Train on 15998 samples, validate on 3999 samples
Epoch 1/2
Epoch 2/2


<keras.callbacks.History at 0x7ff6becc0898>

The blog claims that this model reaches 95% classification accuracy on the validation set after only 2 epochs.

Our experiments only reach 55%.

You could probably get to an even higher accuracy by training longer with some regularization mechanism (such as dropout) or by fine-tuning the Embedding layer.

## Try without embeddings

In [14]:
embedding_layer = Embedding(len(word_index),
                            EMBEDDING_DIM,
                            input_length=MAX_SEQUENCE_LENGTH)

In [15]:
sequence_input = Input(shape=(MAX_SEQUENCE_LENGTH,), dtype='int32')
embedded_sequences = embedding_layer(sequence_input)
x = Conv1D(128, 5, activation='relu')(embedded_sequences)
x = MaxPooling1D(5)(x)
x = Conv1D(128, 5, activation='relu')(x)
x = MaxPooling1D(5)(x)
x = Conv1D(128, 5, activation='relu')(x)
x = GlobalMaxPooling1D()(x)
x = Dense(128, activation='relu')(x)
preds = Dense(len(labels_index), activation='softmax')(x)

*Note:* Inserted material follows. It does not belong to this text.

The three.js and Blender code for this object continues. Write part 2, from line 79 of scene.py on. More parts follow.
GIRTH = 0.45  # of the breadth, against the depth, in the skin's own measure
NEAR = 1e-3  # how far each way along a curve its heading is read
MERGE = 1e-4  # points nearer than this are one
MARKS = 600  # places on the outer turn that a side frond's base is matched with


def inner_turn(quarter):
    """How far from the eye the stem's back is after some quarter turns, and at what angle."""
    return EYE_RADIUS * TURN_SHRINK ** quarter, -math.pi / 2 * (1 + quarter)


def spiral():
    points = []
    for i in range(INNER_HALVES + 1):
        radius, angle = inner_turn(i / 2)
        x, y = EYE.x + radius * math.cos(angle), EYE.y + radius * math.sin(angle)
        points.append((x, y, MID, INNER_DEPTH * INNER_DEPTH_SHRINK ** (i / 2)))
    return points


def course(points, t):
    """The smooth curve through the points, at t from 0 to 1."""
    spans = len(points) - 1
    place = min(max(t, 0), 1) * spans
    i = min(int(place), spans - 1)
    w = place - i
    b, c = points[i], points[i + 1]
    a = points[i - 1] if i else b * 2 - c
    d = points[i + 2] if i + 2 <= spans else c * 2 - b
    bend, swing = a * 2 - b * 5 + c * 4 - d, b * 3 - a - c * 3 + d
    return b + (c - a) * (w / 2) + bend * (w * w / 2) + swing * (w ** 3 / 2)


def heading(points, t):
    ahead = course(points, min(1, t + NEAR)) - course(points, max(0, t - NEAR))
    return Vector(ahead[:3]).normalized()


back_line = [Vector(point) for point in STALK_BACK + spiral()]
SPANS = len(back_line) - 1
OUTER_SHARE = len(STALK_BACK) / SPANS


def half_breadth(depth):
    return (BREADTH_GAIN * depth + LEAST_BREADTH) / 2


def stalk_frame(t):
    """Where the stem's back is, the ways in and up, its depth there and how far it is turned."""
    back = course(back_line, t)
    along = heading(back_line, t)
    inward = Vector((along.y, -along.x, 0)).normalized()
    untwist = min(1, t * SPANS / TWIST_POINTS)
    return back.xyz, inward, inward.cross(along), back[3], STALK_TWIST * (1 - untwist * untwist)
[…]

model = Model(sequence_input, preds)
model.compile(loss='categorical_crossentropy',
              optimizer='rmsprop',
              metrics=['acc'])
model.fit(x_train, y_train,
          batch_size=128,
          epochs=EPOCHS,
          validation_data=(x_val, y_val))

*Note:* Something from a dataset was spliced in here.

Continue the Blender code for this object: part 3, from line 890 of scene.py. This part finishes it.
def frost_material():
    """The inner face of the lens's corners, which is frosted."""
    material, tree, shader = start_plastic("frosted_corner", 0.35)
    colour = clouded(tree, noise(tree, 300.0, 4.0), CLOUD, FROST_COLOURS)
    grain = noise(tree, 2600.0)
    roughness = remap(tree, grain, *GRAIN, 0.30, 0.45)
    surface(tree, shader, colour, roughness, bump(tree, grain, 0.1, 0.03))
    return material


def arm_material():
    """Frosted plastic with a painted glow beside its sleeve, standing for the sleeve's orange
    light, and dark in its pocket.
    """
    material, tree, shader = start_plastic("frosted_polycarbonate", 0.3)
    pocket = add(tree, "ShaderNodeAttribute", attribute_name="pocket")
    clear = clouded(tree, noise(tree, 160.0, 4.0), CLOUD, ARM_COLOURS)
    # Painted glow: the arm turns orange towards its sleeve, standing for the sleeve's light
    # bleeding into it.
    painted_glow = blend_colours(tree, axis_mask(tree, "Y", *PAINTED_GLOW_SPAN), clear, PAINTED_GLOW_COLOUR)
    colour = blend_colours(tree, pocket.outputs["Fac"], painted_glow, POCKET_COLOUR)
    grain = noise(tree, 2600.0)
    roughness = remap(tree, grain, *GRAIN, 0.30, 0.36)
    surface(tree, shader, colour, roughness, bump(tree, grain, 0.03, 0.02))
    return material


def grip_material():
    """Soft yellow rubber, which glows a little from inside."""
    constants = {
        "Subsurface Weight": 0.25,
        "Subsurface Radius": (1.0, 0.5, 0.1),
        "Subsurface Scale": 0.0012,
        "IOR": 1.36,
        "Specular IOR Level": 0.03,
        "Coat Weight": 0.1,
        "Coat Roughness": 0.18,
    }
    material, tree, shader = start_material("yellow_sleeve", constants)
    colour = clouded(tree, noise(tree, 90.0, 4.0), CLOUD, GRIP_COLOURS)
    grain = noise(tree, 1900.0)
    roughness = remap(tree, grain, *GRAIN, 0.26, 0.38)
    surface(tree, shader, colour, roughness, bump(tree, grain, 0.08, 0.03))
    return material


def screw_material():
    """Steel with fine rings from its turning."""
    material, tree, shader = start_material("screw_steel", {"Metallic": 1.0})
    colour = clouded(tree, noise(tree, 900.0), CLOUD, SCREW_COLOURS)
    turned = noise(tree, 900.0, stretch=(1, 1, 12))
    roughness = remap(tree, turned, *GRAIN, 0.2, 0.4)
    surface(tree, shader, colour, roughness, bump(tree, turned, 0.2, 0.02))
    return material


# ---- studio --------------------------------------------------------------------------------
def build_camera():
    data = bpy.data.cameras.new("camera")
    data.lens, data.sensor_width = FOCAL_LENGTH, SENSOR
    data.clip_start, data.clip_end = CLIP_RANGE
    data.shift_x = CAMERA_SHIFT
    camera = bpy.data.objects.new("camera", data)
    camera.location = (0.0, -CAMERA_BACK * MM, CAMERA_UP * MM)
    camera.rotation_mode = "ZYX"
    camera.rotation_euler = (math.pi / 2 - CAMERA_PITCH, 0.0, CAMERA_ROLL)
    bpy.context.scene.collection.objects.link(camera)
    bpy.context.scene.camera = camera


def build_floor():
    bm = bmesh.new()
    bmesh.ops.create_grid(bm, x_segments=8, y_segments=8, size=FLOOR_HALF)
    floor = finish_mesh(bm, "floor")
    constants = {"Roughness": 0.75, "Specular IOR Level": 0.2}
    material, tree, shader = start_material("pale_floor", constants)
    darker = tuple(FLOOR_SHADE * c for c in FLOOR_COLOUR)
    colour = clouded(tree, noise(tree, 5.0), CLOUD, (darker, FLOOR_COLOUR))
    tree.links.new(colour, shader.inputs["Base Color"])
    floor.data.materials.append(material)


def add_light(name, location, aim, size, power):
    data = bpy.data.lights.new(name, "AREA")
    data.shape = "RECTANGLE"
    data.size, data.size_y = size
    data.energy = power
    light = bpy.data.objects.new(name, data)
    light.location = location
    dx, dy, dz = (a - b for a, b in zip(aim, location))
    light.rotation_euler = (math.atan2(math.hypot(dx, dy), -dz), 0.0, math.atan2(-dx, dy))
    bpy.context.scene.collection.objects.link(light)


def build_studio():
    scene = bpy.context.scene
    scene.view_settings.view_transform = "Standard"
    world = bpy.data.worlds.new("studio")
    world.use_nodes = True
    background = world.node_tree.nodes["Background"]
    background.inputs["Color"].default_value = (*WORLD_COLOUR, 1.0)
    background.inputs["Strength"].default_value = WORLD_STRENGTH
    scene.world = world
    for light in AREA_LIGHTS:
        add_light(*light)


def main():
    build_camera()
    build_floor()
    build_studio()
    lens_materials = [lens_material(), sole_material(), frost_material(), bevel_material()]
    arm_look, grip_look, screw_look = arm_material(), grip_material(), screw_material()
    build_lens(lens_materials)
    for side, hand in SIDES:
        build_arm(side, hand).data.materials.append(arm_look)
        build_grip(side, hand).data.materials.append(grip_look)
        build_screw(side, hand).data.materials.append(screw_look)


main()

Train on 15998 samples, validate on 3999 samples
Epoch 1/2
Epoch 2/2


<keras.callbacks.History at 0x7ff6be873a90>

This approach only gets us to 90% validation accuracy, less than what the previous model could reach in just one epoch. Our pre-trained embeddings were definitely buying us something. In general, using pre-trained embeddings is relevant for NLP tasks were little training data is available (functionally the embeddings act as an injection of outside information which might prove useful for your model).